Warsaw’s father was a Northeast Hebrew founder. She remembers the early congregation this way: “It was like family.” She loved being costumed for Purim there.
“I was the first bat mitzvah in the synagogue,” Warsaw, now 79, said, recalling it was a Friday night, probably in 1954 when the congregation was in a house but building its first synagogue. Although she did not read from the Torah or chant a haftarah — that was then for bar mitzvah boys on Shabbat morning — “I ran the service.”

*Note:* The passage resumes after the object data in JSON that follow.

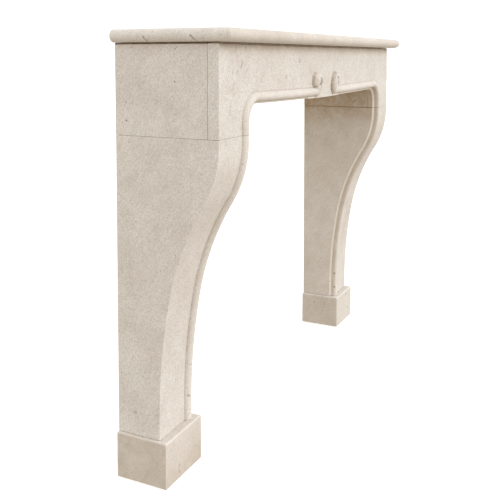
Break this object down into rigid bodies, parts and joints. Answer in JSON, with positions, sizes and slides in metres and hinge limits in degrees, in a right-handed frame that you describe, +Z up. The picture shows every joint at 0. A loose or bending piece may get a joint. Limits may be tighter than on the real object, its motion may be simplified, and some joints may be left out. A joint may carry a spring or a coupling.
{
  "type": "fireplace mantel",
  "caption": "Carved limestone fireplace mantel with S-curved legs on plinths, a moulded opening with two scrolls, and a shelf with a rounded nose.",
  "frame": {"origin": "on the floor, under the middle of the whole mantel", "axes": "+X along the shelf to the right as seen from the room, +Y from the room towards the wall, +Z up"},
  "size_m": [1.404, 0.326, 1.1],
  "materials": {
    "limestone": "honed pale cream limestone with fine pits and flecks"
  },
  "bodies": {
    "root": {"shelf": "limestone", "lintel": "limestone", "return_left": "limestone", "return_right": "limestone", "leg_left": "limestone", "leg_right": "limestone", "plinth_left": "limestone", "plinth_right": "limestone"}
  },
  "joints": []
}
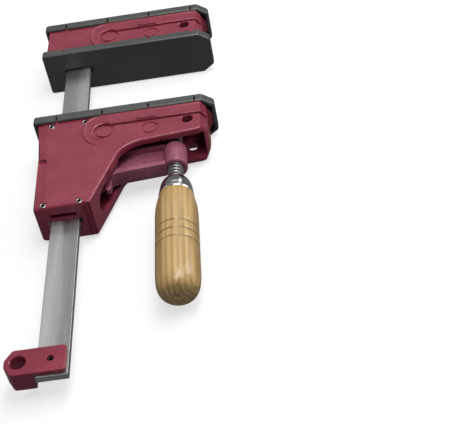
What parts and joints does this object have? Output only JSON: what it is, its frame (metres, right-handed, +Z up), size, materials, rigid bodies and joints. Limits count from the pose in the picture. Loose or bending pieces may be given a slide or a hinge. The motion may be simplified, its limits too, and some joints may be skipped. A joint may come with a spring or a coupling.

Members of that Northeast Hebrew “family” came to dinners at her parents’ home. A story involving Rabbi Raymond Krinsky, hired in 1953 as Northeast Hebrew’s first full-time rabbi, is still retold: “My mother invited him for one of the [High] holidays. … He came in [the front door] and my mother yelled out to him [from the kitchen], ‘Rabbi, go into my bedroom and take off your things. I’ll be right in.’ My mother realized what she said, she was hysterical laughing … everybody was laughing,” Warsaw said.
Decades later — married and living in Montgomery County — after her father‘s death in 1986, Warsaw said her mother wanted to attend High Holiday services at Beth Torah, so she and her husband took her. They kept attending after her mother’s death. It wasn’t convenient, but Warsaw preferred it to larger, closer Conservative synagogues. The couple became friends of the Abramses.
“Anyone who came was welcome,” she said, noting its relaxed atmosphere and the discussions that always enhanced her understanding of Judaism.
As a child, she felt she could always pipe up with a question for Krinsky, and feels the same about Abrams, who says he loves teaching.
“Rabbi Abrams, he would stop and ask a question, or I would raise my hand and say, ‘Rabbi, I have a question,’ and we would have a discussion. There was always room for discussion or an explanation. You never felt that you couldn’t ask a question, and not just read by rote,” she said.
Beth Torah was home to a number of families that were not so traditional at the time. When Beth Torah needed a new roof, in the 1990s, a congregant wrote to Abe Pollin — the philanthropist and owner of the NBA Bullets (Wizards) and NHL local sports teams — seeking a donation. He was not affiliated with Beth Torah. The congregant wrote that she wanted the synagogue to be there for future families like hers: Her husband was not Jewish and they had an adopted Korean-born daughter. Pollin donated half the roof’s cost, with the name of his roofer, Lila Abrams said.
Beth Torah rented space to a mostly Black church for about two decades. “We had a number of activities together,” she recalled.
Slowly, Beth Torah was shrinking, its congregants moving or dying; by the mid-1980s, many Jews were heading to the expanding Montgomery County and Northern Virginia suburbs; Northwest Washington remained popular, too. There was a dearth of new congregants.
What happens when Beth Torah disbands? Probably something like this, the rabbi said: “What I am going to tell people is I will be here, and I will be davening and anybody who would like to join me, they are welcome. But it’s going to be under no aegis.”